● STORED DATA
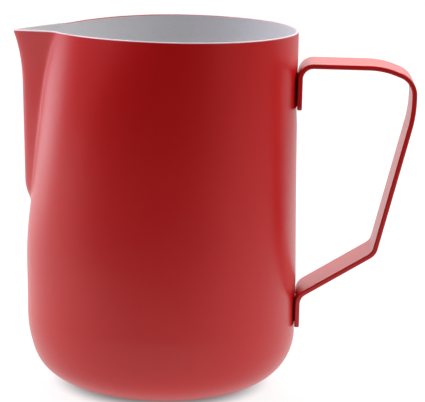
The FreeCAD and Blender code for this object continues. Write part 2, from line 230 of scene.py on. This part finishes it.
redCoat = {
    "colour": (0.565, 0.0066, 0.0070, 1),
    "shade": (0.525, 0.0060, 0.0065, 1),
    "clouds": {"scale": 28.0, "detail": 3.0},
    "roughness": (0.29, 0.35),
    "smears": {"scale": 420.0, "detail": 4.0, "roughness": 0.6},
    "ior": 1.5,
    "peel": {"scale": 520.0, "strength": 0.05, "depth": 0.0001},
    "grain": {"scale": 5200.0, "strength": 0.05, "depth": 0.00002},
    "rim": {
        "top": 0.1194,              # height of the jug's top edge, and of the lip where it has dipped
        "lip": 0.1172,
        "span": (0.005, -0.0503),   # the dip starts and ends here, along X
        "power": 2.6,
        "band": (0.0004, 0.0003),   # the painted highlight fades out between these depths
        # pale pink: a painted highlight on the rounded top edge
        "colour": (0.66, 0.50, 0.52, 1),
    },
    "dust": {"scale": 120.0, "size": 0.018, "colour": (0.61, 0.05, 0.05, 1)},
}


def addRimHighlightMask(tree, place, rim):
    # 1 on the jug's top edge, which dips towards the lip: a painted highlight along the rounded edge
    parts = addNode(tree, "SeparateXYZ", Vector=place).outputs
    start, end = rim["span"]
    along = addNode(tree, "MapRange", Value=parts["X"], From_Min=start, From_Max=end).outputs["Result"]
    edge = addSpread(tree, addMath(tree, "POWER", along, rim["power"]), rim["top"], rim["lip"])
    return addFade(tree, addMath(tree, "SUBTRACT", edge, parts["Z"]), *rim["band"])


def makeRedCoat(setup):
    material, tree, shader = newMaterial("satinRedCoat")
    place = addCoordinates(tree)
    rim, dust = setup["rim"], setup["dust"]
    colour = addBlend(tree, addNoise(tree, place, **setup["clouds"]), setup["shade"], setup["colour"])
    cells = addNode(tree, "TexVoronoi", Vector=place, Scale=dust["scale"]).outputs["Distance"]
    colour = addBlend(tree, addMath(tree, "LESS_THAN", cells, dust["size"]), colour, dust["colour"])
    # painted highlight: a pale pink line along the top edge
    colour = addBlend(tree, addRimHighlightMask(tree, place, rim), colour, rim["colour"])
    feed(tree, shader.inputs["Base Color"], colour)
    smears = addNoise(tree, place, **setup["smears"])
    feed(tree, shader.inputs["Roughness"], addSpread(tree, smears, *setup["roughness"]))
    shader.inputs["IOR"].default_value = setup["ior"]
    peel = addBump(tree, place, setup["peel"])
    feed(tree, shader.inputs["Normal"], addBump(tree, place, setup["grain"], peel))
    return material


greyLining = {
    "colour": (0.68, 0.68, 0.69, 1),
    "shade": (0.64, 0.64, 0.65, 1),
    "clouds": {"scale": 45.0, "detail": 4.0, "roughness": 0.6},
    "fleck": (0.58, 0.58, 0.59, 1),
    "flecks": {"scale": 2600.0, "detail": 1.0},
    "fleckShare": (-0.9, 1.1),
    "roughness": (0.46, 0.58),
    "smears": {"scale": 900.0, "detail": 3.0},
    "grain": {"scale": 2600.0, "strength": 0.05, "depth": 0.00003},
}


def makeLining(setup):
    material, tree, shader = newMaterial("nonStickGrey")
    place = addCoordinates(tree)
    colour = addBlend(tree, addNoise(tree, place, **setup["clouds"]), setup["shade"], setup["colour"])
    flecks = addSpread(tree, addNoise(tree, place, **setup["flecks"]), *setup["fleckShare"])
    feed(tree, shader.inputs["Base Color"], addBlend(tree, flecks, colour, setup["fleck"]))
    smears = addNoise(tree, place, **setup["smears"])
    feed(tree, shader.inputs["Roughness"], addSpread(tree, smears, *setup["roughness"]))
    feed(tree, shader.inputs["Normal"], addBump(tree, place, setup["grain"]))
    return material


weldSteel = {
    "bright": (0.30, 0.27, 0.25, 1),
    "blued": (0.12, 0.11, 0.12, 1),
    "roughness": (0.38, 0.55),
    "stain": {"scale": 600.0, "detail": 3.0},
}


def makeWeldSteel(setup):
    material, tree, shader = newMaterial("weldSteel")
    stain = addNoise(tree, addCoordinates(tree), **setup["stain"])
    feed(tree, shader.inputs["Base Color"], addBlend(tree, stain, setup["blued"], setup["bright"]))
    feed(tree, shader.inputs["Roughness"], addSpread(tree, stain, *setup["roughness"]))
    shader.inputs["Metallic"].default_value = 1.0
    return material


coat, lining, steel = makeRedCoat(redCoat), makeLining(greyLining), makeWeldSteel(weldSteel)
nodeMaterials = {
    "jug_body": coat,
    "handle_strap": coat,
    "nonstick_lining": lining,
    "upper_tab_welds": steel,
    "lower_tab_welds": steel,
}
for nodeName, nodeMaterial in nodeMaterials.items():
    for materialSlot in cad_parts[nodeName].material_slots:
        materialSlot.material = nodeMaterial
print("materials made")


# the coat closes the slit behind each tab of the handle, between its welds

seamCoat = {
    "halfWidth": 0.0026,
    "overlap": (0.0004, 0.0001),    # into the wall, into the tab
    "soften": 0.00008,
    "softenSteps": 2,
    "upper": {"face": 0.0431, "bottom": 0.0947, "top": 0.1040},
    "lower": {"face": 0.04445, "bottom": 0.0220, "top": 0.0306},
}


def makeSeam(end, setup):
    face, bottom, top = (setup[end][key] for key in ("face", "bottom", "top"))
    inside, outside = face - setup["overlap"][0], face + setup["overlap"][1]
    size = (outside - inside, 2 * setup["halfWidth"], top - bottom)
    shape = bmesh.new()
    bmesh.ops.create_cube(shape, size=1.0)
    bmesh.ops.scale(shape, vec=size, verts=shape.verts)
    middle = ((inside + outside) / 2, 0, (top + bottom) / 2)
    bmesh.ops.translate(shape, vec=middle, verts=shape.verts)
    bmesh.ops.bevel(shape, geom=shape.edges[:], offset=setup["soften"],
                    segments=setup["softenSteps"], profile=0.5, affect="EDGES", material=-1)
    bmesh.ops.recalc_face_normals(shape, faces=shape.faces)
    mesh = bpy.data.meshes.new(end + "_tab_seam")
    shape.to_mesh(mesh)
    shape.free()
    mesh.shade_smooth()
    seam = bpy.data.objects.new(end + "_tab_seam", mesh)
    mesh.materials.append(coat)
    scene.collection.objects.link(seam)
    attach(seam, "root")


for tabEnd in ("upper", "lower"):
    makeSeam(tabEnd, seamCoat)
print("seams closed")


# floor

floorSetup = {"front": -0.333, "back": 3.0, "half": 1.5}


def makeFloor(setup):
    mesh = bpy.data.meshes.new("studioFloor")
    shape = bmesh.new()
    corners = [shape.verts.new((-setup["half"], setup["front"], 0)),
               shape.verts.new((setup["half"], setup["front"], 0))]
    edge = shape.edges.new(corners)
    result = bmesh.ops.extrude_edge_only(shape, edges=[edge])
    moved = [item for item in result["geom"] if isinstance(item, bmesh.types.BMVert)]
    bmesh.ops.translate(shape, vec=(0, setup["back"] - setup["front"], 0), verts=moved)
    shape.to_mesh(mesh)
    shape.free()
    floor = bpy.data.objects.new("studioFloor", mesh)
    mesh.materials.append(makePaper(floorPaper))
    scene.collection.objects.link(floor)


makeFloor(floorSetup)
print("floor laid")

● YOUR OBJECTIVE
Copy out all of the lines above exactly.

● RESULT FOR THIS EXERCISE
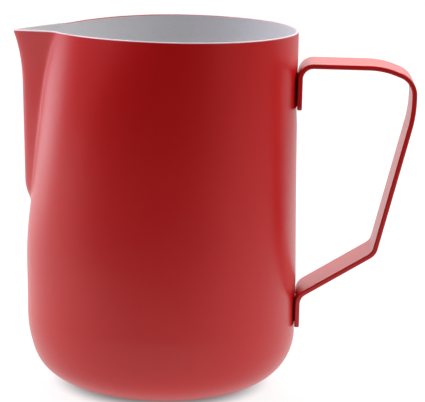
The FreeCAD and Blender code for this object continues. Write part 2, from line 230 of scene.py on. This part finishes it.
redCoat = {
    "colour": (0.565, 0.0066, 0.0070, 1),
    "shade": (0.525, 0.0060, 0.0065, 1),
    "clouds": {"scale": 28.0, "detail": 3.0},
    "roughness": (0.29, 0.35),
    "smears": {"scale": 420.0, "detail": 4.0, "roughness": 0.6},
    "ior": 1.5,
    "peel": {"scale": 520.0, "strength": 0.05, "depth": 0.0001},
    "grain": {"scale": 5200.0, "strength": 0.05, "depth": 0.00002},
    "rim": {
        "top": 0.1194,              # height of the jug's top edge, and of the lip where it has dipped
        "lip": 0.1172,
        "span": (0.005, -0.0503),   # the dip starts and ends here, along X
        "power": 2.6,
        "band": (0.0004, 0.0003),   # the painted highlight fades out between these depths
        # pale pink: a painted highlight on the rounded top edge
        "colour": (0.66, 0.50, 0.52, 1),
    },
    "dust": {"scale": 120.0, "size": 0.018, "colour": (0.61, 0.05, 0.05, 1)},
}


def addRimHighlightMask(tree, place, rim):
    # 1 on the jug's top edge, which dips towards the lip: a painted highlight along the rounded edge
    parts = addNode(tree, "SeparateXYZ", Vector=place).outputs
    start, end = rim["span"]
    along = addNode(tree, "MapRange", Value=parts["X"], From_Min=start, From_Max=end).outputs["Result"]
    edge = addSpread(tree, addMath(tree, "POWER", along, rim["power"]), rim["top"], rim["lip"])
    return addFade(tree, addMath(tree, "SUBTRACT", edge, parts["Z"]), *rim["band"])


def makeRedCoat(setup):
    material, tree, shader = newMaterial("satinRedCoat")
    place = addCoordinates(tree)
    rim, dust = setup["rim"], setup["dust"]
    colour = addBlend(tree, addNoise(tree, place, **setup["clouds"]), setup["shade"], setup["colour"])
    cells = addNode(tree, "TexVoronoi", Vector=place, Scale=dust["scale"]).outputs["Distance"]
    colour = addBlend(tree, addMath(tree, "LESS_THAN", cells, dust["size"]), colour, dust["colour"])
    # painted highlight: a pale pink line along the top edge
    colour = addBlend(tree, addRimHighlightMask(tree, place, rim), colour, rim["colour"])
    feed(tree, shader.inputs["Base Color"], colour)
    smears = addNoise(tree, place, **setup["smears"])
    feed(tree, shader.inputs["Roughness"], addSpread(tree, smears, *setup["roughness"]))
    shader.inputs["IOR"].default_value = setup["ior"]
    peel = addBump(tree, place, setup["peel"])
    feed(tree, shader.inputs["Normal"], addBump(tree, place, setup["grain"], peel))
    return material


greyLining = {
    "colour": (0.68, 0.68, 0.69, 1),
    "shade": (0.64, 0.64, 0.65, 1),
    "clouds": {"scale": 45.0, "detail": 4.0, "roughness": 0.6},
    "fleck": (0.58, 0.58, 0.59, 1),
    "flecks": {"scale": 2600.0, "detail": 1.0},
    "fleckShare": (-0.9, 1.1),
    "roughness": (0.46, 0.58),
    "smears": {"scale": 900.0, "detail": 3.0},
    "grain": {"scale": 2600.0, "strength": 0.05, "depth": 0.00003},
}


def makeLining(setup):
    material, tree, shader = newMaterial("nonStickGrey")
    place = addCoordinates(tree)
    colour = addBlend(tree, addNoise(tree, place, **setup["clouds"]), setup["shade"], setup["colour"])
    flecks = addSpread(tree, addNoise(tree, place, **setup["flecks"]), *setup["fleckShare"])
    feed(tree, shader.inputs["Base Color"], addBlend(tree, flecks, colour, setup["fleck"]))
    smears = addNoise(tree, place, **setup["smears"])
    feed(tree, shader.inputs["Roughness"], addSpread(tree, smears, *setup["roughness"]))
    feed(tree, shader.inputs["Normal"], addBump(tree, place, setup["grain"]))
    return material


weldSteel = {
    "bright": (0.30, 0.27, 0.25, 1),
    "blued": (0.12, 0.11, 0.12, 1),
    "roughness": (0.38, 0.55),
    "stain": {"scale": 600.0, "detail": 3.0},
}


def makeWeldSteel(setup):
    material, tree, shader = newMaterial("weldSteel")
    stain = addNoise(tree, addCoordinates(tree), **setup["stain"])
    feed(tree, shader.inputs["Base Color"], addBlend(tree, stain, setup["blued"], setup["bright"]))
    feed(tree, shader.inputs["Roughness"], addSpread(tree, stain, *setup["roughness"]))
    shader.inputs["Metallic"].default_value = 1.0
    return material


coat, lining, steel = makeRedCoat(redCoat), makeLining(greyLining), makeWeldSteel(weldSteel)
nodeMaterials = {
    "jug_body": coat,
    "handle_strap": coat,
    "nonstick_lining": lining,
    "upper_tab_welds": steel,
    "lower_tab_welds": steel,
}
for nodeName, nodeMaterial in nodeMaterials.items():
    for materialSlot in cad_parts[nodeName].material_slots:
        materialSlot.material = nodeMaterial
print("materials made")


# the coat closes the slit behind each tab of the handle, between its welds

seamCoat = {
    "halfWidth": 0.0026,
    "overlap": (0.0004, 0.0001),    # into the wall, into the tab
    "soften": 0.00008,
    "softenSteps": 2,
    "upper": {"face": 0.0431, "bottom": 0.0947, "top": 0.1040},
    "lower": {"face": 0.04445, "bottom": 0.0220, "top": 0.0306},
}


def makeSeam(end, setup):
    face, bottom, top = (setup[end][key] for key in ("face", "bottom", "top"))
    inside, outside = face - setup["overlap"][0], face + setup["overlap"][1]
    size = (outside - inside, 2 * setup["halfWidth"], top - bottom)
    shape = bmesh.new()
    bmesh.ops.create_cube(shape, size=1.0)
    bmesh.ops.scale(shape, vec=size, verts=shape.verts)
    middle = ((inside + outside) / 2, 0, (top + bottom) / 2)
    bmesh.ops.translate(shape, vec=middle, verts=shape.verts)
    bmesh.ops.bevel(shape, geom=shape.edges[:], offset=setup["soften"],
                    segments=setup["softenSteps"], profile=0.5, affect="EDGES", material=-1)
    bmesh.ops.recalc_face_normals(shape, faces=shape.faces)
    mesh = bpy.data.meshes.new(end + "_tab_seam")
    shape.to_mesh(mesh)
    shape.free()
    mesh.shade_smooth()
    seam = bpy.data.objects.new(end + "_tab_seam", mesh)
    mesh.materials.append(coat)
    scene.collection.objects.link(seam)
    attach(seam, "root")


for tabEnd in ("upper", "lower"):
    makeSeam(tabEnd, seamCoat)
print("seams closed")


# floor

floorSetup = {"front": -0.333, "back": 3.0, "half": 1.5}


def makeFloor(setup):
    mesh = bpy.data.meshes.new("studioFloor")
    shape = bmesh.new()
    corners = [shape.verts.new((-setup["half"], setup["front"], 0)),
               shape.verts.new((setup["half"], setup["front"], 0))]
    edge = shape.edges.new(corners)
    result = bmesh.ops.extrude_edge_only(shape, edges=[edge])
    moved = [item for item in result["geom"] if isinstance(item, bmesh.types.BMVert)]
    bmesh.ops.translate(shape, vec=(0, setup["back"] - setup["front"], 0), verts=moved)
    shape.to_mesh(mesh)
    shape.free()
    floor = bpy.data.objects.new("studioFloor", mesh)
    mesh.materials.append(makePaper(floorPaper))
    scene.collection.objects.link(floor)


makeFloor(floorSetup)
print("floor laid")